O período da "Resistência" que se seguiu à primeira vitória de Donald Trump em 2016 foi, por vezes, constrangedor e, na maior parte do tempo, mais focado na imagem do que em política substancial. E, no entanto, dou por mim a sentir falta desses tempos. Por todos os erros que os Democratas cometeram, ao menos podia-se dar-lhes um "20" pelo esforço, mesmo que mal direcionado.
No final de contas, culpar os russos, Jill Stein e um
pagamento secreto à atriz de filmes para adultos Stormy Daniels pela vitória de
Trump revelou-se inútil e desviou o foco dos verdadeiros problemas dos
Democratas.
A adesão ao pensamento neoliberal, o abandono da classe
média e a ênfase excessiva na política identitária levaram-nos a um nível de
absurdo que a maioria dos países progressistas da Europa nem sequer imaginaria.
Por não terem aprendido as lições de 2016 e continuarem a
ignorar as de 2024, a oposição Democrata a Trump tem sido completamente
ineficaz (para dizer o mínimo). A sensação entre aqueles que discordam da
agenda de Trump é que os Democratas
nem sequer estão a tentar. Estão num estado de estagnação.
A eleição para a presidência do DNC foi um exemplo disto.
Quanto se falou sobre reindustrialização ou requalificação profissional? Quanto
se falou sobre inflação?
O DNC preferiu fazer uma declaração sobre estarem em
"terras roubadas" em vez de abordar a principal preocupação do povo
americano: a economia.
Perante uma
política de tarifas anunciada que alguns especialistas alertam ter todo o
potencial para aumentar
os preços para os consumidores americanos, os Democratas disseram muito
pouco sobre isso. Muito menos ofereceram uma alternativa.
Os Democratas recusam-se a reconhecer o papel que a sua
falta de uma mensagem económica viável – uma que seja simultaneamente correta,
facilmente compreensível e que esteja no centro da sua agenda política –
desempenhou na incapacidade de mobilizar a sua base ou conquistar
independentes. E, no entanto, este facto está diante dos seus olhos.
Em termos de aparência, o Partido Republicano conseguiu
posicionar-se como o partido
dos trabalhadores. Apesar das suas políticas que favorecem a elite
financeira e a sua postura anti-sindicatos, os Republicanos conseguiram criar a
perceção de que são eles quem defende os trabalhadores. Como o fizeram?
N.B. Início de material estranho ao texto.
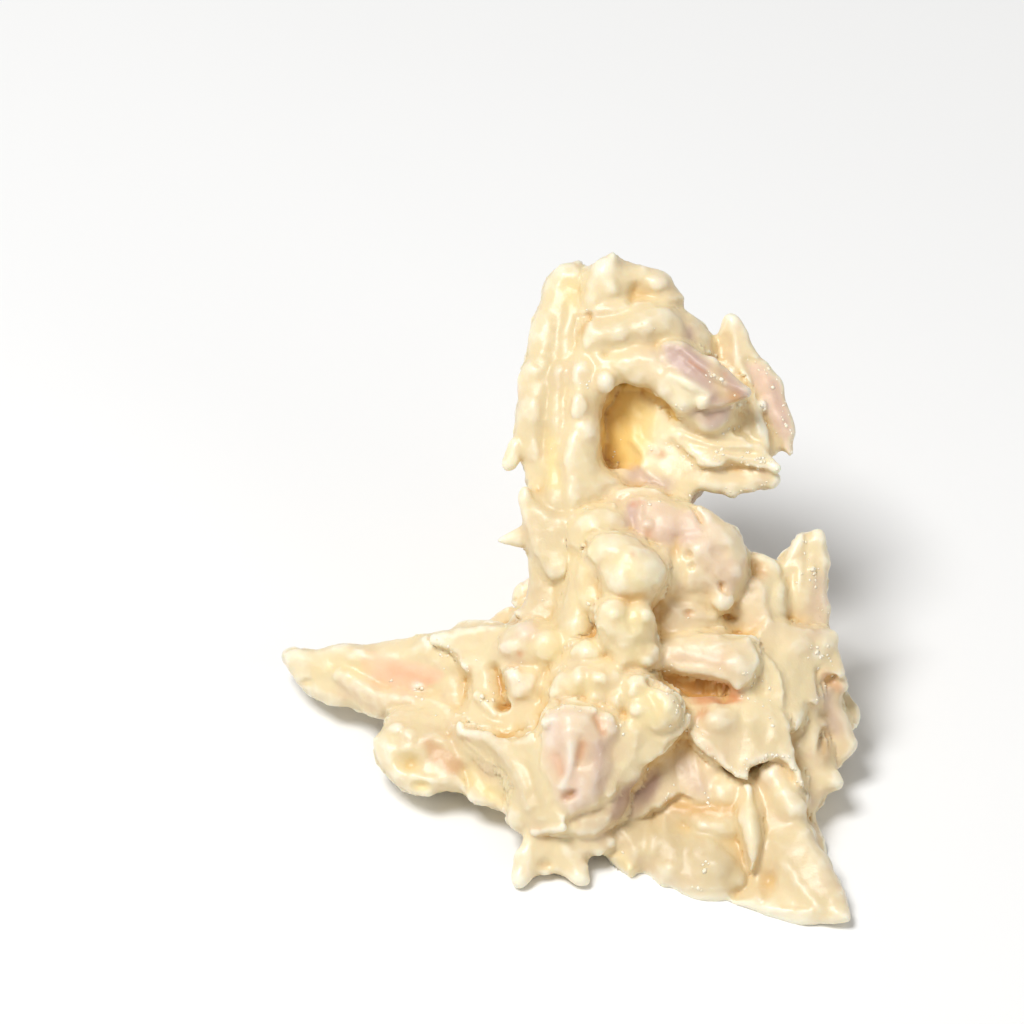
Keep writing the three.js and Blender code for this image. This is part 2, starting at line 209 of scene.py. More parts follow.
def nearest(points: np.ndarray, line: np.ndarray, closed: bool) -> tuple[np.ndarray, np.ndarray]:
    """How far points lie from a line, and where on it they are nearest.

    Args:
        points: Points in a plane, one row each.
        line: The corners of the line.
        closed: Whether it runs back to its start.

    Returns:
        The distance of each point, and the nearest place on the line.
    """
    best = np.full(len(points), np.inf)
    place = np.zeros((len(points), 2))
    ends = np.roll(line, -1, 0)
    for start, end in zip(line, ends) if closed else zip(line[:-1], ends[:-1]):
        along = end - start
        share = np.clip((points - start) @ along / max(along @ along, 1e-12), 0, 1)
        spot = start + share[:, None] * along
        gap = np.hypot(*(points - spot).T)
        nearer = gap < best
        best[nearer] = gap[nearer]
        place[nearer] = spot[nearer]
    return best, place


def within(points: np.ndarray, line: np.ndarray) -> np.ndarray:
    """Whether points lie inside a closed line.

    Args:
        points: Points in a plane, one row each.
        line: The corners of the closed line.

    Returns:
        One truth value for each point.
    """
    inside = np.zeros(len(points), bool)
    x, y = points.T
    for (x0, y0), (x1, y1) in zip(line, np.roll(line, -1, 0)):
        if y0 != y1:
            crosses = (y0 > y) != (y1 > y)
            inside ^= crosses & (x < (x1 - x0) * (y - y0) / (y1 - y0) + x0)
    return inside


# ---------------------------------------------------------------- forms


@dataclass(frozen=True)
class Form:
    """One piece of the cluster, before all of them run together."""

    def make(self) -> bpy.types.Object:
        """Models the piece in its place."""
        raise NotImplementedError

    def cover(self, points: np.ndarray) -> tuple[Hue | None, np.ndarray | None]:
        """Its colour and how strongly it shows at each point; nothing for a plain coat."""
        return None, None


@dataclass(frozen=True)
class Rod(Form):
    """A rod with an oval section and round ends, such as a coated sliver of almond.

    It is wide across the face unless it is turned about its length.
    """

    start: Point
    end: Point
    widths: tuple[float, float]
    thickness: float
    turn: float = 0.0
    blunt: float = 0.2  # how much less it thins towards its end than it narrows
    standing: bool = False  # given as (x, y, z) and not on the face
    hue: Hue | None = None
    strength: float = 0.6
    SIDES = 26
    RINGS = 16
    ENDS = (0.3, 0.6)  # where its colour starts to fade, and is gone, in lengths from its middle
    NEAR = (0.3, 1.0)  # and in millimetres from its surface

    def axes(self) -> tuple[Matrix, float]:
        """The place and turn of the rod in its own frame, and its length."""
        start, end = Vector(self.start), Vector(self.end)
        along = (end - start).normalized()
        across = along.cross(Vector((0, 0, 1))).normalized()
        across = Matrix.Rotation(math.radians(self.turn), 3, along) @ across
        grid = Matrix((across, across.cross(along), along)).transposed().to_4x4()
        return Matrix.Translation(start) @ grid, (end - start).length

    def make(self) -> bpy.types.Object:
        """Models it from a ball: one half is drawn out along the rod and narrowed."""
        grid, length = self.axes()
        bpy.ops.mesh.primitive_uv_sphere_add(
            segments=self.SIDES, ring_count=self.RINGS, radius=self.widths[0] / 2
        )
        obj = bpy.context.object
        share = self.thickness / self.widths[0]
        heights = np.array([p.center.z for p in obj.data.polygons])
        edit(obj, heights > 0)
        bpy.ops.mesh.extrude_region_move(TRANSFORM_OT_translate={"value": (0, 0, length)})
        narrow = self.widths[1] / self.widths[0]
        thin = min(1.0, narrow + self.blunt)
        bpy.ops.transform.resize(
            value=(narrow, thin, min(narrow, thin)), center_override=(0, 0, length)
        )
        bpy.ops.mesh.select_all(action="SELECT")
        bpy.ops.transform.resize(value=(1, share, 1), center_override=(0, 0, 0))
        leave()
        place = (STANDING if self.standing else FACE) @ Matrix.Scale(MM, 4)
        obj.data.transform(place @ grid)
        return obj

    def cover(self, points: np.ndarray) -> tuple[Hue | None, np.ndarray | None]:
        """Its colour, on the skin that lies over it.

        Args:
            points: Points of the skin, in metres.

        Returns:
            The hue and how strongly it shows at each point.
        """
        if self.hue is None:
            return None, None
        grid, length = self.axes()
        place = (STANDING if self.standing else FACE) @ Matrix.Scale(MM, 4) @ grid
        local = moved(points, place.inverted())
        share = np.clip(local[:, 2] / length, 0, 1)
        wide = np.interp(share, (0, 1), self.widths) / 2
        thick = wide * self.thickness / self.widths[0]
        past = (local[:, 2] - share * length) / thick
        depth = (np.sqrt((local[:, 0] / wide)**2 + (local[:, 1] / thick)**2 + past**2) - 1) * thick
        ends = 1 - soft_step(np.abs(local[:, 2] / length - 0.5), *self.ENDS)
        return self.hue, self.strength * ends * (1 - soft_step(np.abs(depth), *self.NEAR))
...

Apresentando o seu caso com confiança.
O Partido Democrata, por outro lado, tornou-se efetivamente
o partido
das elites. Escolheram a companhia de celebridades e bilionários na
campanha eleitoral em vez de sindicalistas e figuras progressistas como Bernie
Sanders ou Elizabeth Warren.
Como escrevi noutro texto, não fizeram a sua
argumentação em bases económicas, pelo que qualquer proposta favorável aos
trabalhadores presente na campanha Harris/Waltz foi tratada como nota de
rodapé, em vez de ser central à razão pela qual deveriam ser eleitos.
Os Democratas apostaram que Roe v. Wade e a democracia
seriam argumentos suficientes para vencer Trump. Certamente, em abstrato, esses
dois temas são importantes e são razão mais do que suficiente para votar nos
Democratas. No entanto, é preciso falar dos problemas económicos daqueles que
foram abandonados pela globalização e pela transição para uma economia cada vez
mais digital e automatizada.
Se os Democratas quiserem mudar o seu rumo, precisam de
desenvolver uma visão económica clara e ousada que aborde diretamente as
preocupações da classe trabalhadora. Isso inclui mais proteções laborais, uma
política industrial concreta e uma posição sobre comércio e automação que
tranquilize aqueles que ficaram para trás nas transformações económicas.
Por mais importante e indispensável que seja a defesa das
liberdades civis e dos direitos das minorias, nada disso servirá de muito aos
Democratas se não apresentarem uma agenda política forte que inclua, além
disso, uma agenda económica ousada, focada em resolver os problemas económicos
que levaram grande parte do eleitorado a votar em Donald Trump, num terceiro
partido ou simplesmente a não comparecer às urnas em 2024.